Mom went to the ER a couple weeks ago because she was having breathing trouble. In her (and my inherited) truly stubborn ways, she didn’t have anyone call me until days later so that I wouldn’t worry. We talked every day last week, and we both expected her to check out this Monday. But she had another attack. I talked to the doctor in the ICU and he told me that it wasn’t major, and that I didn’t need to come and see her, but Wednesday night and Thursday morning I got calls from relatives saying that she was asking for me, so I bought a ticket on Thursday and flew out. I also bought a ticket for Julie so she could come and be the Natalie Portman to my Zach Braff—to hold my hand while I held my mom’s.

I hate ICUs. Mom was in one back when she had her first heart surgery. It was different though. I was just 18, and when I went to visit her, I was just visiting. Even though I had to take care of paying bills and stuff, everyone understood that I wasn’t ready to take care of everything. With 3 of her sisters in NYC, there was no need for me to. But now, I’m the one that everyone calls. I’m the one that has to photocopy her living will for the nurses at the hospital.

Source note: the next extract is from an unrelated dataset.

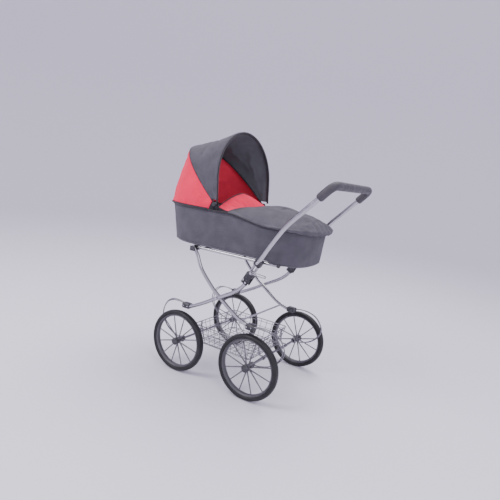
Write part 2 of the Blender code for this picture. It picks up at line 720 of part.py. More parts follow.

The hardest part for me (because it’s the hardest part for her), is her inability to communicate with us. All of her breathing is done by a respirator, she’s being fed via tube and intravenously, and her normally tiny face, hands, and lips, are swollen from all the steroids. A couple times I’ve walked into her room to find her looking around, waving her hands at people created only by a 12ml/hour drip of Propofol. But I can look away if any of that gets to me. I can step out of the room and walk around a bit. But watching her trying over and over and over and over again to communicate something, anything to me, and seeing the frustration on her face when I keep telling her that I don’t understand, is the hardest part. I can’t turn my back on her when she’s trying to make words. I know she needs me to be there for her. We both know that no one else is going to be patient enough to finally figure out that the sequences of numbers she struggles to make with her shaky hands are actually words—each number mapping to the location of the letter in the alphabet. This unbelievably strong woman who worked herself straight into a heart surgery for me, who came to this country with nothing but somehow gave me everything I needed, and just about everything I wanted, unable to talk, so that the respirator could make her breathe, unable to write, so that the sedatives could make her comfortable.

But I didn’t cry today, so that’s something.

I’ll hopefully be back in Austin later this week.